Wednesday 12 January 2022

#69 REVIEW OF PEDRO PARAMO

 #69 Review of Pedro Paramo

Tom Wells

Praised as the greatest work of Mexican fiction by the likes of Gabriel Garcia Marquez and Carlos Fuentes, this is a challenging piece chock full of theme, character, setting, mood and imagery but almost no plot.  Juan Rulfo reportedly wrote a 400-page novel and then stripped it back to its barest essence. What is left are a series of snippets about the occupants of the town of Calamo, a once thriving pueblo driven by the cruel, megalomaniacal Pedro Páramo to ruin and dereliction, peopled mostly by apparitions, now literally a ghost town. Rulfo’s microcosm encompasses what I imagine to be the major themes of Mexican life and history: the thin line between the living and the dead; the brutality of those in authority and the collusion of the Church in enabling it; the bubbling undercurrent of violent revolution.  My difficulty with the book is two-fold: by not knowing Spanish, I feel I am missing the doubtless lyricism of the prose; and by having lived all my life in quiet First World suburbs, I can only imagine the angry joylessness of the few at the top and the unremitting hardship endured by everybody else. 


****

REVIEW #68 A RISING MAN

#68  REVIEW OF A RISING MAN

Tom Wells


Sometimes all you want is book that: has simple, prosaic sentences: transports you to another world but doesn’t take you out of this one; shows a certain level of research but not so much that you feel you should be able to construct an atom smasher or, at the very least, a ham radio.   A Rising Man is just such a book.
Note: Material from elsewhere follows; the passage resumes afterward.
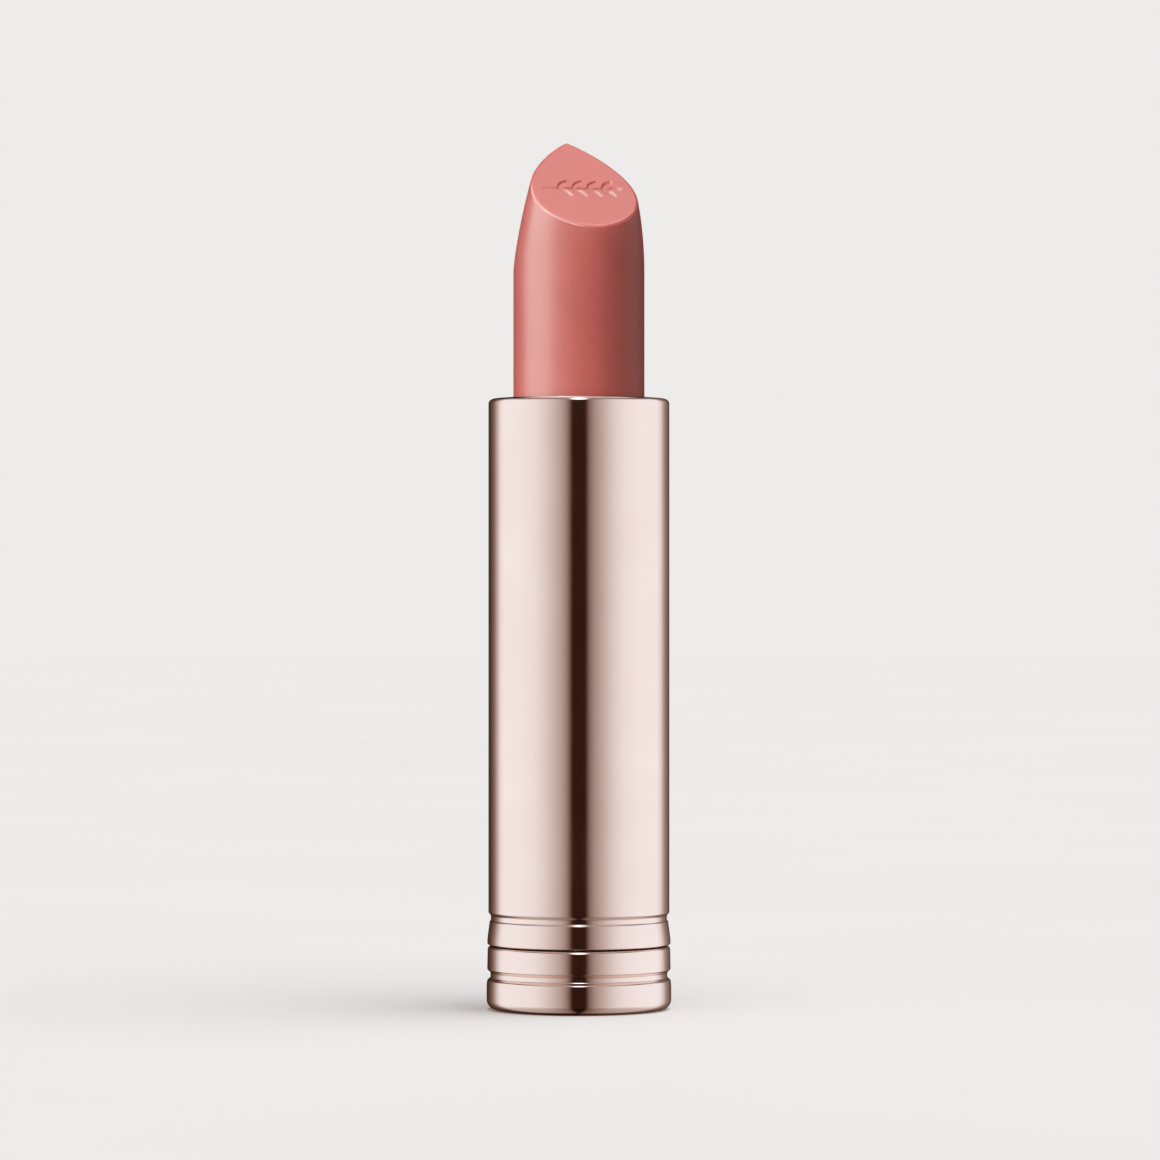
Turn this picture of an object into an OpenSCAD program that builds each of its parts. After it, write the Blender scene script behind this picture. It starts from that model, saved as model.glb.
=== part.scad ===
// Twist-up lipstick refill. A long metal sleeve turns on a ringed metal foot.
// A spiral cam inside the sleeve drives the two lugs of the cup that carries the bullet.
// The bullet stands fully raised. Its slanted face looks towards -Y.
// Lengths are millimetres. The origin is the centre of the underside, and +Z is up.

/* [Sleeve] */
// Height of the sleeve's rim above the underside
rim_z = 56.3; // [55.5:0.1:58]
// Outer radius of the sleeve
sleeve_r = 8.35; // [8.33:0.01:8.45]
// Thickness of the sheet metal
wall = 0.4; // [0.35:0.01:0.4]
// Radius of the rounded edge at the rim
rim_round = 0.45; // [0.41:0.01:0.8]
// Radius of the opening that the bullet passes through
mouth_r = 6.65; // [6.3:0.05:6.9]

/* [Rings] */
// Radius at the bottom of the sleeve's rolled groove
upper_groove_r = 8.12; // [8.08:0.01:8.16]
// Height of the middle of the sleeve's rolled groove
upper_groove_z = 8.44; // [8.4:0.01:8.6]
// Largest radius of the flared ring that ends the sleeve
flare_r = 8.45; // [8.4:0.01:8.5]
// Radius of the ring at the top of the foot
top_ring_r = 8.46; // [8.4:0.01:8.5]
// Radius at the bottom of the foot's rolled groove
lower_groove_r = 8.16; // [8.12:0.01:8.2]
// Height of the middle of the foot's rolled groove
lower_groove_z = 3.2; // [3.1:0.02:3.3]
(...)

Set in Calcutta in 1919, it gives you a flavour of what it must have been like to be a policeman in the British Raj without immersing you in the ugly horrors of poverty, corruption and racism. After all, this is a book where the hero does all the right things, even as he fights a fairly mild morphine addiction (courtesy of His Majesty’s participation in The Great War) and the good guys triumph in the end.  It’s what I call a good read. And sometimes that’s all you want.